I’ve expanded this tale from a Friday Fictioneers story I posted several months ago. My thanks to the artist who posted this image on Pixabay.com.

Gifts and Children’s Whims

Seasons greetings to all my Readers and Followers.

Is everyone in a “holly jolly Christmas” mood? I wish for you one and all happy holidays with lots of sweet getting-together times. We’re planning to enjoy Christmas dinner with our children and grandchildren and have a gift exchange in the afternoon.

Seems we’re going to have a white Christmas after all. We’ve come through a spell of unseasonably mild temperatures and the snow that fell in November slowly disappeared. In the last few days we’ve gotten a bit more and the temp is dropping.

I haven’t posted anything for a week, trying to get through an un-jolly blue funk. I sometimes feel like I’m swimming through mud, wishing I had lots of energy and enthusiasm but rather feeling exhaustion and depression. Getting stuck in a mire about what little I’ve accomplished versus what all I should be doing.

I find it heartwarming to hear those cheery old Christmas carols like “Joy to the World.” I realize that feelings come and go, will drag us down at times, but the world is singing of great Joy: our God remembers us in all our trials and has sent us a Counselor and Guide. I’ll never be all I should be or do all I should do, but Christmas comes every year to remind us God is ever merciful.

On a happier note, for Friday Fictioneers this week I wrote this story to go with the photo prompt: “The Princess and the Pea Green Hat.” Now I offer a “choose your own ending” for this tale. Read the story and choose which ending you like best of those below. Or add your own in the comments. 🙂

1) Princess loved the hat and wore it everywhere until she outgrew it.

2) She loved it, wore it on their holiday trip, and left it at a MacDonalds 1500 miles from home.

3) She wore it to school once but no one else was wearing a hat like this. Being a sensitive child she refused to wear it again and be called weird.

4) She wore it to school, but so many others were wearing a hat like this, hers wasn’t a novelty at all. Being a sensitive child, she refused to wear it again and look like everybody else.

5) She had a fight with her friend Tiannia, whose Mom knitted the hat, and tossed the thing in a dumpster for spite.

6) She felt sorry for all the poor children who have no hats, so she donated it to a charity.

♬ ♬ ♬ ♬ ♬ ♬ ♬ ♬ ♬ ♬ ♬ ♬ ♬ ♬ ♬ ♬ ♬ ♬ ♬ ♬ ♬ ♬ ♬ ♬ ♬ ♬

I can sympathize with Princess, her eager-to-please mother and long-suffering father.

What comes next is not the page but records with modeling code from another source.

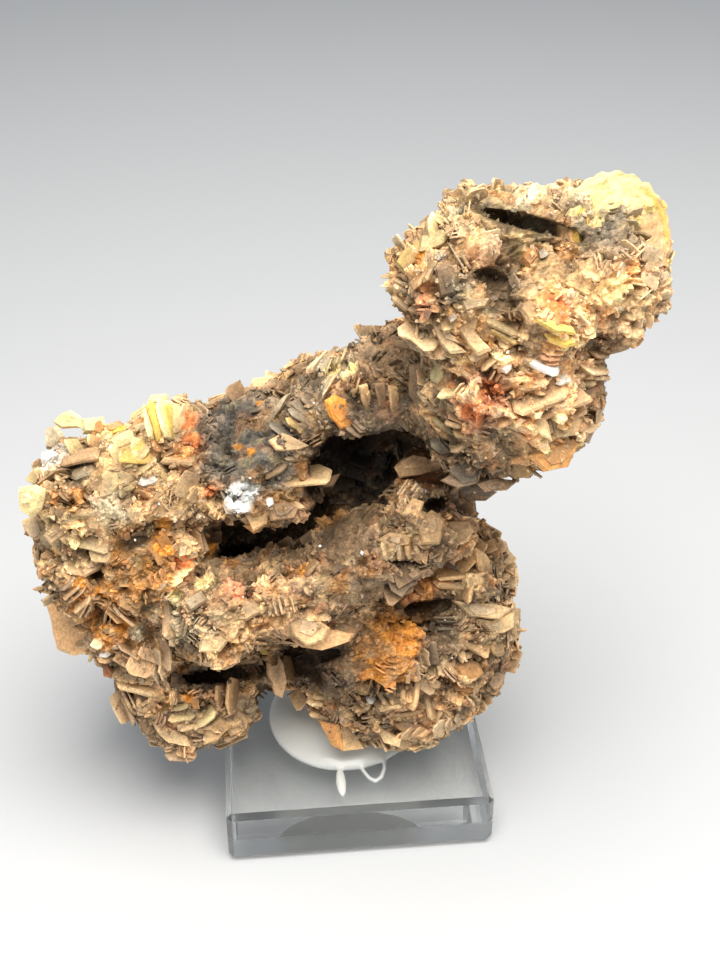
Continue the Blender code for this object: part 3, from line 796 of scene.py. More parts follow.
def cast(tree, point):
    """Where the ray through a point of the photograph meets a surface, or None."""
    return tree.ray_cast(EYE, photo_ray(point))[0]


def make_camera():
    data = bpy.data.cameras.new("camera")
    data.sensor_width = SENSOR
    data.sensor_fit = "AUTO"
    data.lens = LENS
    data.clip_start = 0.01
    data.clip_end = 20.0
    camera = add_object("camera", data)
    forward, right, up = camera_axes()
    turn = Matrix((right, up, -forward)).transposed().to_4x4()
    camera.matrix_world = Matrix.Translation(EYE * MM) @ turn
    bpy.context.scene.camera = camera


# Meshes

def add_object(name, data):
    obj = bpy.data.objects.new(name, data)
    bpy.context.scene.collection.objects.link(obj)
    return obj


def object_from(name, bm):
    mesh = bpy.data.meshes.new(name)
    bm.to_mesh(mesh)
    bm.free()
    return add_object(name, mesh)


def painted_object(name, points, faces, colours):
    """An object of these points, in millimetres, and faces, with a colour for each point."""
    mesh = bpy.data.meshes.new(name)
    mesh.from_pydata((points * MM).tolist(), [], faces)
    mesh.update()
    paint(mesh, colours)
    return add_object(name, mesh)


def modify(obj, kind, **settings):
    """Replace the object's mesh by what one modifier makes of it."""
    modifier = obj.modifiers.new(kind, kind)
    for key, value in settings.items():
        setattr(modifier, key, value)
    graph = bpy.context.evaluated_depsgraph_get()
    graph.update()
    mesh = bpy.data.meshes.new_from_object(obj.evaluated_get(graph), depsgraph=graph)
    obj.modifiers.clear()
    obj.data = mesh


def remesh(obj, voxel, smoothing=0):
    modify(obj, "REMESH", mode="VOXEL", voxel_size=voxel * MM)
    if smoothing:
        modify(obj, "SMOOTH", factor=0.5, iterations=smoothing)


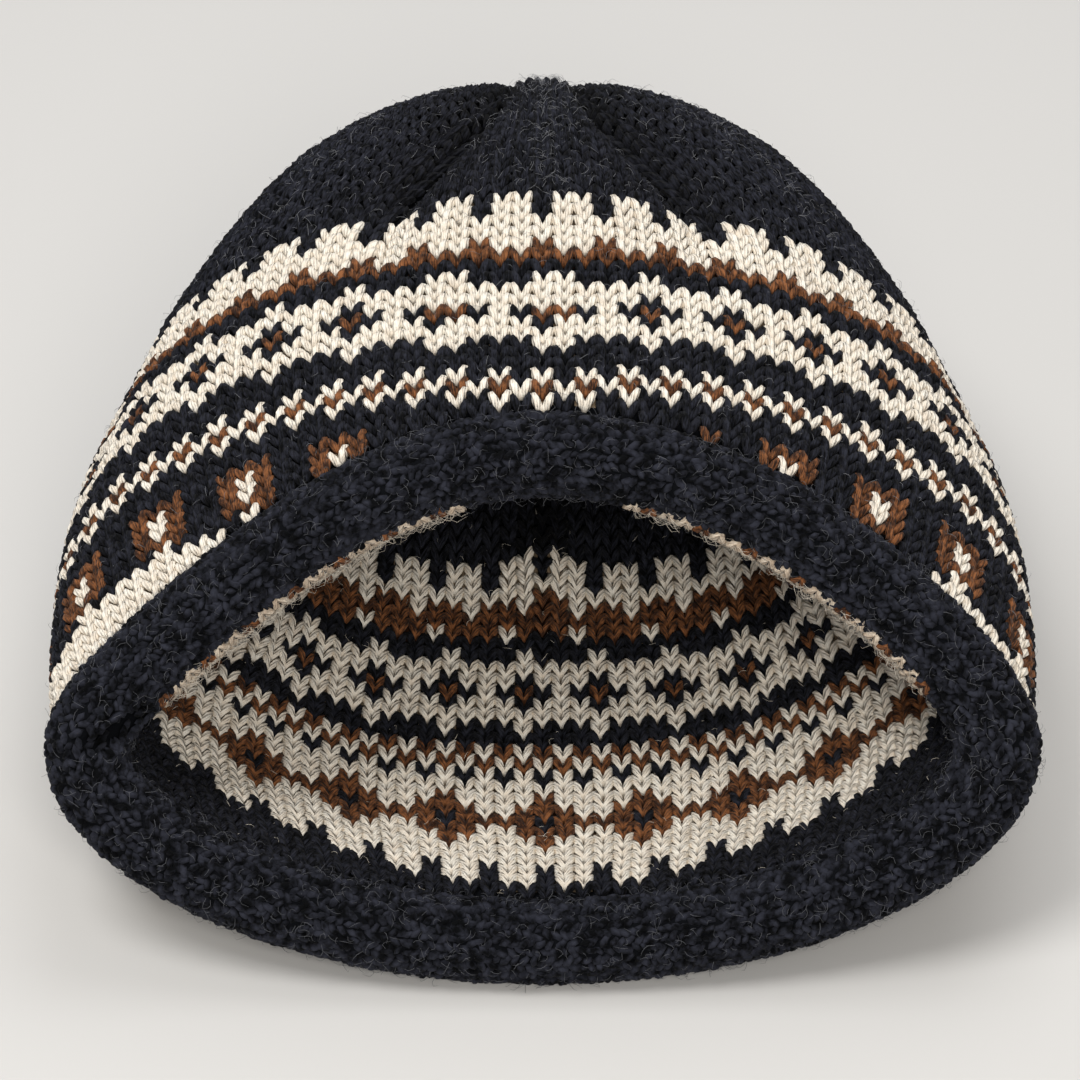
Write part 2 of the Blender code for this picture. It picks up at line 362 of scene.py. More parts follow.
def mesh_from(name, points, faces, materials, uvs=None, material_index=None, shade=None):
    """An object that rides on the hat. All faces have the same number of corners."""
    mesh = bpy.data.meshes.new(name)
    mesh.vertices.add(len(points))
    mesh.vertices.foreach_set("co", np.asarray(points, np.float32).ravel())
    count, corners = faces.shape
    mesh.loops.add(count * corners)
    mesh.loops.foreach_set("vertex_index", faces.astype(np.int32).ravel())
    mesh.polygons.add(count)
    mesh.polygons.foreach_set("loop_start", np.arange(count, dtype=np.int32) * corners)
    mesh.polygons.foreach_set("loop_total", np.full(count, corners, np.int32))
    if uvs is not None:
        layer = mesh.uv_layers.new(name="yarn")
        layer.data.foreach_set("uv", np.asarray(uvs, np.float32)[faces.ravel()].ravel())
    if shade is not None:
        layer = mesh.attributes.new("shade", "FLOAT", "POINT")
        layer.data.foreach_set("value", np.asarray(shade, np.float32))
    if material_index is not None:
        mesh.polygons.foreach_set("material_index", material_index.astype(np.int32))
    mesh.update(calc_edges=True)
    mesh.validate()
    mesh.shade_smooth()
    for material in materials:
        mesh.materials.append(material)
    obj = bpy.data.objects.new(name, mesh)
    bpy.context.scene.collection.objects.link(obj)
    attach(obj, "root")
    return obj


def repeated(one, count, per):
    """The faces of one small form, for count forms of per vertices each."""
    faces = np.array(one)
    return (faces[None] + (np.arange(count) * per)[:, None, None]).reshape(-1, faces.shape[1])


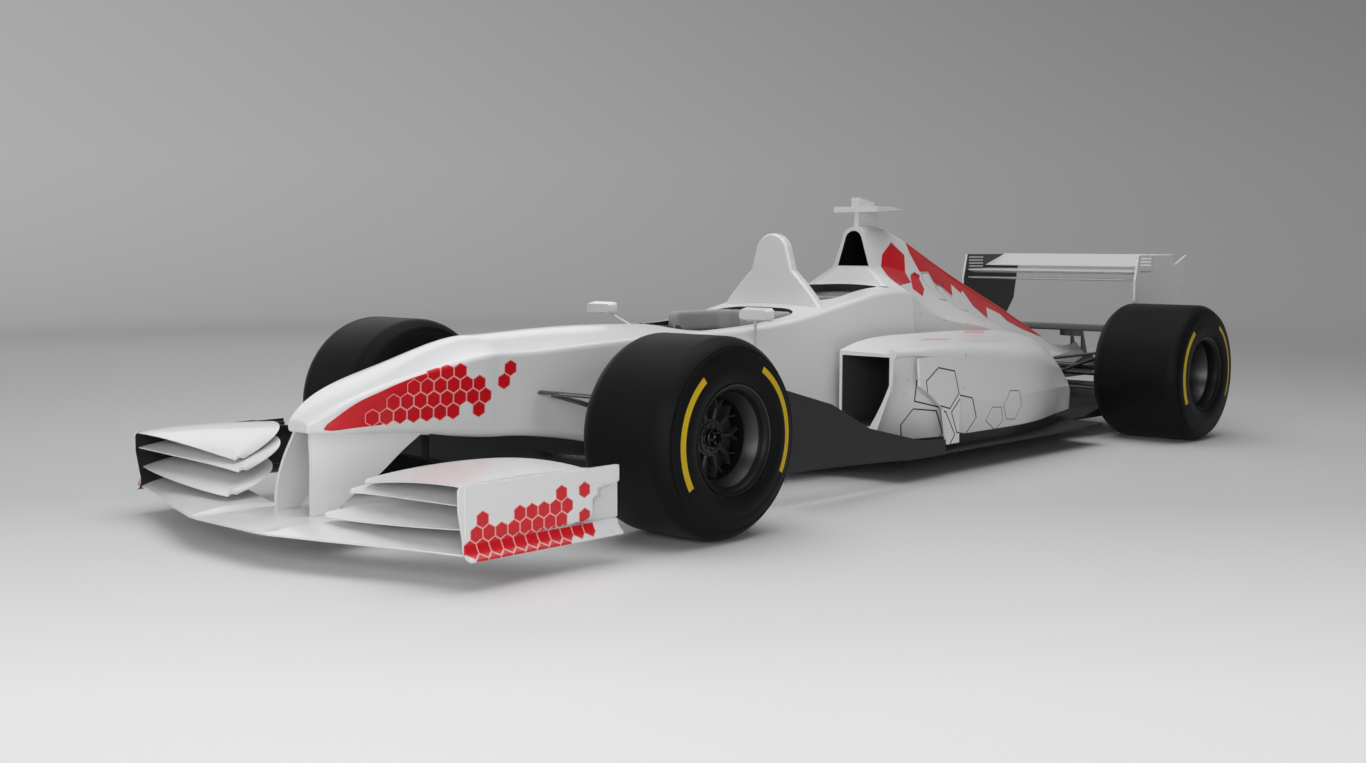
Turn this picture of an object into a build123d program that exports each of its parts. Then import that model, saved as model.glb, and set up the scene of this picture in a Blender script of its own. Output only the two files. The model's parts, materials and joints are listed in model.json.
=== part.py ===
from build123d import *
from math import atan2, cos, degrees, dist, radians, sin
import os

# An open wheel racing car with two seats in line, in millimetres.
# X points to the car's left, Y to its tail and Z up from the ground it stands on.
# A "station" is the distance of a place behind the front axle.

# Overall sizes
overall_length = 5614
overall_width = 2000
front_overhang = 1250
wheelbase = 3585
front_axle_y = front_overhang - overall_length / 2
overrun = 40
seat_gap = 0.3

# Wheels and tyres
tyre_radius = 335
front_tyre_width = 415
rear_tyre_width = 463
front_shoulder_radius = 85
rear_shoulder_radius = 67
shoulder_steps = 3
rim_flange_radius = 182
rim_seat_radius = 165
rim_barrel_wall = 8
rim_flange_width = 10
rim_inset = 12
sidewall_rise = 30
spoke_count = 10
spoke_width = 13
spoke_depth = 26
spoke_fork_share = 0.45
spoke_spread = 9
branch_share = 0.65
front_disc_inset = 105
rear_disc_inset = 190
hub_radius = 62
nut_radius = 38
nut_length = 46
journal_radius = 30
half_shaft_radius = 17
shaft_clearance = 8

# Uprights, which carry the wheels
drum_radius = 138
drum_clearance = 6
front_drum_length = 130
rear_drum_length = 150
kingpin_inset = 92
ball_radius = 17
ball_height = 30
ball_above_axle = 100
ball_below_axle = 112
lug_radius = 21
lug_thickness = 9

# Suspension links
link_chord = 40
link_thickness = 15
rod_radius = 9

# Tub, which is the hollow hull round both seats
tub_front_station = -300
tub_length = 2285
tub_half_width = 385
tub_depth = 671
tub_wall = 30
tub_low_radius = 28
tub_top_radius = 22
floor_top = 107
cockpit_half_width = 225
cockpit_end_radius = 110
front_cockpit_station = 600
front_cockpit_length = 730
rear_cockpit_station = 1480
rear_cockpit_length = 450
dash_station = 560
dash_thickness = 20
dash_floor_height = 460

# Nose
nose_length = 685
nose_tip_radius = 10

# Pylons between the nose and the front wing
pylon_thickness = 14

# Front wing
wing_half_span = 888
wing_plane_height = 100
wing_plane_thickness = 16
wing_chord = 440
flap_thickness = 8

# Front wing endplates
endplate_thickness = 9
endplate_front_station = -1065
endplate_length = 611
endplate_base = 123
endplate_height = 178
endplate_corner = 16
foot_width = 28
foot_drop = 38
foot_thickness = 7
foot_length = 600
rear_vane_inset = 22
rear_vane_length = 160

# Keel and turning vanes under the tub
keel_half_width = 84
keel_length = 1180
keel_front_station = -560
turning_vane_offset = 128
turning_vane_thickness = 6

# Floor, plank and diffuser
floor_thickness = 12
floor_half_width = 700
tray_half_width = 150
tray_front_station = 640
floor_front_station = 1385
floor_rear_station = 3090
floor_waist_half_width = 500
diffuser_front_station = 3270
diffuser_length = 640
diffuser_tyre_gap = 37
diffuser_half_width = overall_width / 2 - rear_tyre_width - diffuser_tyre_gap
diffuser_rise = 120
strake_count = 5
strake_thickness = 6
plank_half_width = 150
plank_thickness = 10
skirt_height = 50
skirt_inset = 10

# Sidepods
pod_front_station = 1368
pod_length = 1860
pod_inner = 390
pod_half_width = 700
pod_height = 475
pod_inlet_depth = 330
pod_inlet_half = 638
pod_inlet_base_half = 545
pod_inlet_base = 225
pod_inlet_top = 512
pod_inlet_shoulder = 400
pod_lip = 12

# Turning vanes that stand off the sidepods' undercut
pod_vane_thickness = 12
pod_vane_front_station = 1490
pod_vane_length = 310
pod_vane_base = 133
pod_vane_height = 372

# Bargeboards
board_thickness = 8
board_front_station = 600
board_length = 1084
board_height = 345

# Engine cover with its airbox
cover_front_station = 1990
cover_length = 2124
cover_half_width = 385
cover_height = 1045
cover_wall = 10
collar_length = 48
collar_half_width = 190
inlet_half_width = 86
inlet_apex_half = 46
inlet_lip = 17
inlet_shoulder_drop = 38
inlet_height = 160
inlet_depth = 240

# Camera pod on the airbox
mast_front_station = 2010
mast_length = 150
mast_width = 22
camera_bar_span = 240
camera_bar_height = 26
camera_bar_base = 1112
camera_bar_length = 210
camera_top_length = 120
camera_top_height = 40

# Roll hoop fairing between the seats
hoop_station = 1392
hoop_thickness = 48
hoop_height = 1011
hoop_half_width = 255
hoop_deck_share = 0.9
hoop_edge_radius = 12

# Engine and gearbox
engine_station = 2040
engine_length = 560
engine_width = 480
engine_height = 400
gearbox_length = 1080
gearbox_half_width = 82
gearbox_front_share = 1.6
gearbox_rear_share = 0.8
crash_share = 0.6
gearbox_height = 180
gearbox_base = 200
crash_length = 560
crash_half_width = 48
light_width = 90
light_height = 70
light_depth = 20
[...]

When it came to Christmas gifts, I was an odd child — or a normal one with very indulgent Aunt & Uncle. (I grew up with them as my parents.) I asked for some ridiculous things, on a whim more or less, and Mom & Dad F (read “Dad” here) bought them for me.

Like when I asked for a typewriter when I was nine, or a microscope when I was ten. Whatever possessed me!? Of course these items were a novelty for a few days after Christmas, then I put them away and seldom looked at them again. (What an ungrateful wretch!)

Much to my parents’ dismay. “You wanted this thing and now you’ve got it and you never play with it!” I felt bad, but I’d completely lost interest. Mom & Dad F were just scraping by; Dad had serious health issues after the War and missed a lot of work for awhile. Only as an adult did I realize the sacrifice they made to get me those things. To top it off, my siblings (raised by our parents) consequently often griped that “Whatever you ask for Uncle Fred buys you.”

Children have such brilliant — but fleeting — whims. For my folks’ sake I wish they’d said, “Forget it. Here’s a doll.” Or I’d had some smarts myself and not asked for expensive novelties. (Though the typewriter did get some use several years later when I was in high school.)

Mind you, they usually gave me the book I wanted, too — often the current Nancy Drew Mystery — and those I appreciated for years. So I have lots of good Christmas memories in addition to a few guilt-trippy ones. 🙂

All I can say now is, give your children and grandchildren whatever you want, but don’t expect undying appreciation. They are children.